Мы увидим, что кроме общих антитез он не добился ничего и что наряду с этим определением особенности в его рассуждения всё время забавнейшим образом вплетается и особенность «в обыкновенном понимании»:
«Внутренне можно быть свободным, несмотря на состояние рабства, хотя опять-таки только от многого, но не от всего; от бича, от деспотических прихотей и т. д. своею господина раб не может быть свободен».
«Напротив, особенность, это — всё моё существо и бытие, это Я сам. Я свободен от того, от чего Я избавлен; Я — собственник того, что в Моей власти или над чем Я властен. Своим собственным являюсь Я в любое время и при всех обстоятельствах, если Я только умею обладать Собой и не расточаю свои силы для других. Я не могу по-настоящему хотеть быть свободным, ибо Я не могу… это осуществить; Я могу только желать этого и стремиться к этому, ибо это остаётся идеалом, призраком. Оковы действительности каждое мгновение глубоко врезаются в мою плоть. Но Я остаюсь своим собственным. Принадлежа в качестве крепостного какому-нибудь повелителю, Я мыслю только о Себе и о своей выгоде; правда, наносимые им удары попадают в Меня, Я не свободен от них, — но Я терплю их только для своей пользы, например, для того, чтобы обмануть его видимостью терпения и усыпить его подозрения, или же для того, чтобы не навлечь на Себя своим сопротивлением чего-нибудь худшего. Но так как Я всё время имею в виду Себя и Свою выгоду» (в то время как удары всё время имеют в своей власти его и его спину), «то Я хватаю за волосы первый удобный случай» (т. е. он «желает», он «стремится» к первому удобному случаю, который, однако, «остаётся идеалом, призраком»), «чтобы раздавить рабовладельца. И если Я освобождаюсь тогда от него и его бича, то это лишь следствие моего предшествующего эгоизма. Может быть, возразят, что Я и в состоянии рабства был свободным, именно «в себе» или «внутренне»; но «свободный в себе» не есть ещё «действительно свободный», и «внутренне» — не то же самое, что «внешне». Собственным же, наоборот, своим собственным Я был целиком, как внутренне, так и внешне. Под властью жестокого повелителя моё тело не «свободно» от мук пытки и ударов бича; но под пыткой трещат Мои кости, от ударов содрогаются Мои мышцы, и Я испускаю стоны, ибо стонет Моё тело. Мои вздохи и содрогания доказывают, что Я принадлежу ещё Себе, что Я — свой собственный» (стр. 207, 208).

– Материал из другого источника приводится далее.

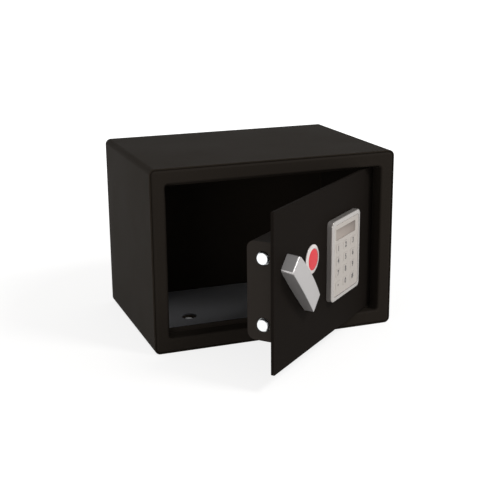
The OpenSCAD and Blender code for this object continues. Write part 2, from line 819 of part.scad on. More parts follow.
// The mat on the safe's floor
module floor_mat() color([0.16, 0.16, 0.17]) difference() {
    half_w = inner_w / 2 - inner_r - mat_gap;
    block([-half_w, front_y + hinge_pocket_d, sheet_t],
          [half_w, rear_y - sheet_t - mat_gap, sheet_t + mat_t]);
    for (s = [-1, 1])
        translate([s * floor_holes_apart / 2, 0, 0]) cylinder(r = mat_hole_r, h = sheet_t + mat_t + over);
}

// A collared bush, drawn upwards from its shelf, with the collar below
module hinge_bush() color(zinc) difference() {
    union() {
        cylinder(r = bush_r - fit_gap, h = bush_len);
        translate([0, 0, -collar_t]) cylinder(r = bush_r + bush_collar, h = collar_t);
    }
    translate([0, 0, -collar_t - over]) cylinder(r = pin_r + pin_play, h = bush_len + collar_t + 2 * over);
}

module upper_hinge_bush() translate([pin_x, pin_y, mid_z + opening_h / 2]) hinge_bush();

module lower_hinge_bush() translate([pin_x, pin_y, mid_z - opening_h / 2]) mirror([0, 0, 1]) hinge_bush();

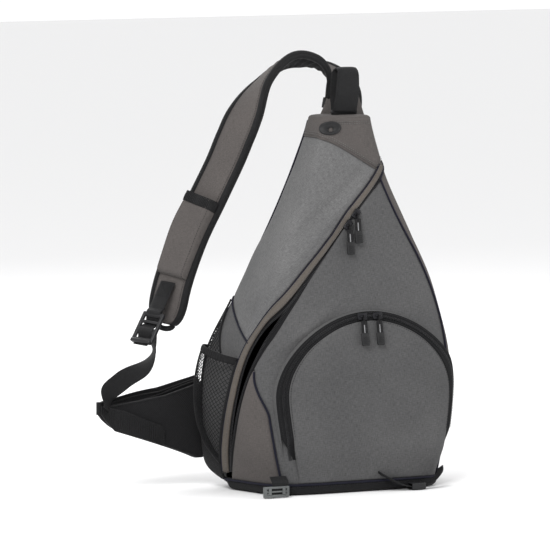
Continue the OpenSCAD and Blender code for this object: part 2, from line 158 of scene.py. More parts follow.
def crumple(p, amount=0.7, scale=1.0):
    """Soft hollows and folds, the same for every piece that passes through a place."""
    x, y, z = p[..., 0] * scale, p[..., 1] * scale, p[..., 2] * scale
    w = 9 * np.sin(z / 37.0 + 0.8) + 6 * np.sin(x / 29.0 - y / 33.0)
    return amount * (0.9 * np.sin((x + w) / 23.0 + z / 51.0) + 0.7 * np.sin((z - w) / 17.0 - x / 40.0 + 1.3)
                     + 0.5 * np.sin((x - y + w) / 11.0 + z / 19.0 + 2.1))


# ---- materials ----
def shader(name):
    """A new material with helpers: add sets and links a node, maths and ramp return their output."""
    m = bpy.data.materials.new(name)
    m.use_nodes = True
    t = m.node_tree
    t.nodes.clear()
    bsdf = t.nodes.new("ShaderNodeBsdfPrincipled")
    t.links.new(bsdf.outputs[0], t.nodes.new("ShaderNodeOutputMaterial").inputs[0])

    def add(kind, links, **values):
        n = t.nodes.new("ShaderNode" + kind)
        for k, v in values.items():
            if k in n.inputs:
                n.inputs[k].default_value = v
            else:
                setattr(n, k, v)
        for k, source in links.items():
            t.links.new(source, n.inputs[k])
        return n

    def maths(operation, *values):
        n = add("Math", {}, operation=operation)
        for k, v in enumerate(values):
            if isinstance(v, float):
                n.inputs[k].default_value = v
            else:
                t.links.new(v, n.inputs[k])
        return n.outputs[0]

    def ramp(source, low, high, a=0.3, b=0.7):
        n = add("ValToRGB", {0: source})
        for element, place_at, colour in zip(n.color_ramp.elements, (a, b), (low, high)):
            element.position, element.color = place_at, (*colour, 1)
        return n.outputs[0]

    def finish(links, **values):
        for k, source in links.items():
            t.links.new(source, bsdf.inputs[k])
        for k, v in values.items():
            bsdf.inputs[k.replace("_", " ")].default_value = v
        return m

    return add, maths, ramp, finish


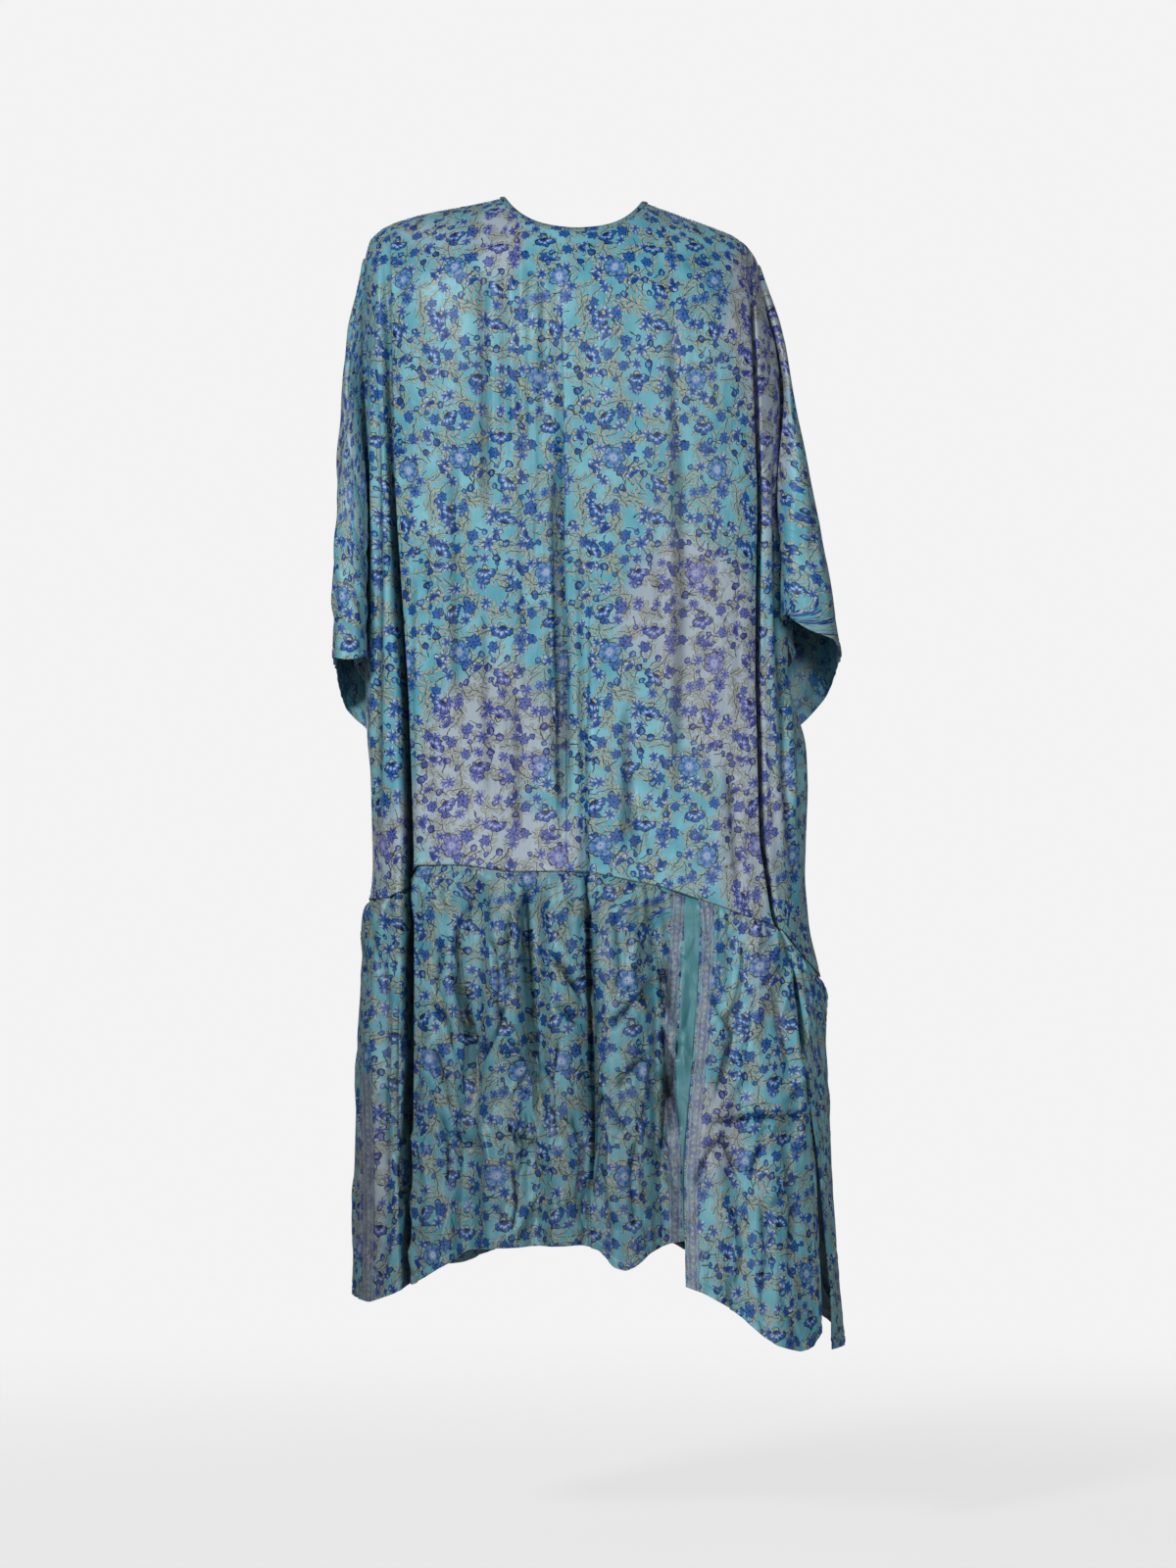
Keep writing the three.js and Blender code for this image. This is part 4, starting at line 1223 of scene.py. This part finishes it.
def star_flower(base, inks, cell, size):
    """Six pointed petals, some with paler tips, round a dark middle."""
    radius, angle, chance = polar(cell)
    petal = FULL_TURN / 6
    local = (angle + math.pi).wrap(petal) - petal / 2
    share = radius * local.cosine() / size
    width = (share * (1 - share)).most(TINY) * size * (1.05 + chance * 0.35)
    reach = abs(radius * local.sine()) / width
    pale = share.step(0.3, 0.75) * reach.step(1.0, 0.3) * (chance * 5).wrap(1).step(0.2, 0.7)
    colour = blend(pale * 0.8, blend(reach.step(0.1, 0.9), inks["blue"], inks["deep"]), inks["pale"])
    line = reach.step(0.62, 0.9).most(share.step(0.16, 0.1)) * 0.95
    inside = reach.step(1.05, 0.95) * share.step(1.0, 0.97)
    return outlined(base, inks, inside.most((radius / size).step(0.24, 0.2)), line, colour)


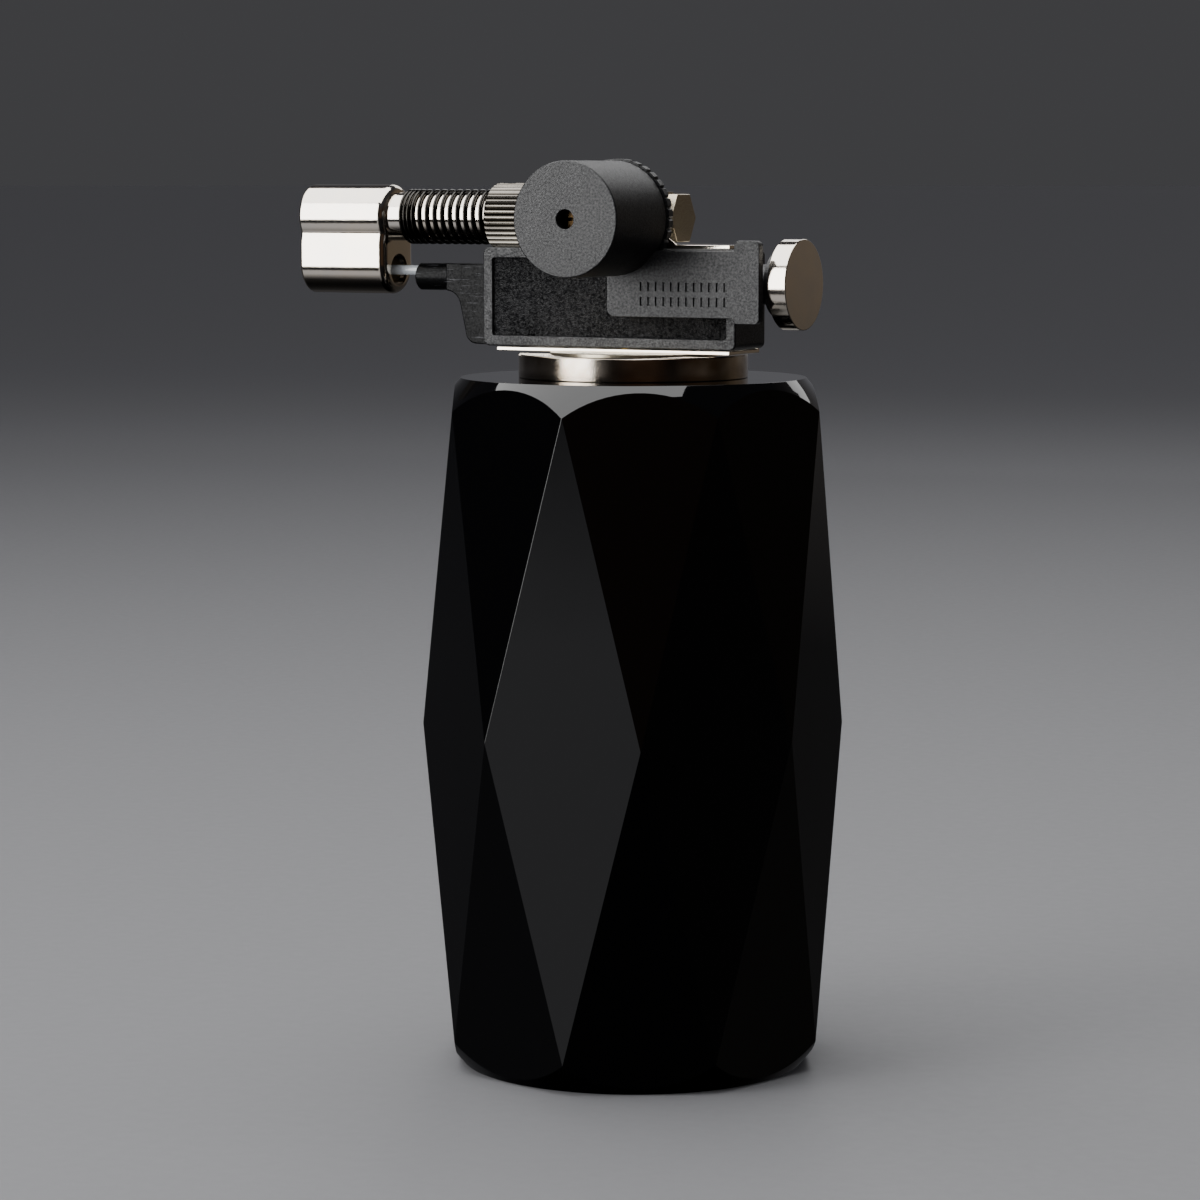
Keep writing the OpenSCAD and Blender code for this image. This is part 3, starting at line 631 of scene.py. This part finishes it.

Наш Санчо, снова разыгрывающий беллетриста для мелких буржуа и поселян, доказывает здесь, что, несмотря на многочисленные удары, полученные им ещё у Сервантеса, он всегда оставался обладателем своей особенности и что эти удары скорее принадлежали к его «особенности». «Своим собственным» он является «в любое время и при всяких обстоятельствах», если он умеет обладать собой. Таким образом, здесь особенность носит гипотетический характер и зависит от его рассудка, под которым он понимает рабскую казуистику. Этот рассудок становится затем также мышлением, когда он начинает «мыслить» о себе и своей «пользе», причём это мышление и эта мысленная «польза» составляют его мысленную «собственность». Дальше разъясняется, что он терпит удары «для собственной пользы», причём особенность опять-таки сводится к представлению «пользы», и он «терпит» дурное, чтобы не стать «собственником» «худшего». Впоследствии рассудок оказывается также «собственником» оговорки о «первом удобном случае», т. е. собственником простой reservatio mentalis{235} и, наконец, «раздавив» — в предвосхищении идеи — «рабовладельца», он оказывается «собственником» этого предвосхищения, между тем как рабовладелец попирает его ногами в действительности, в настоящем.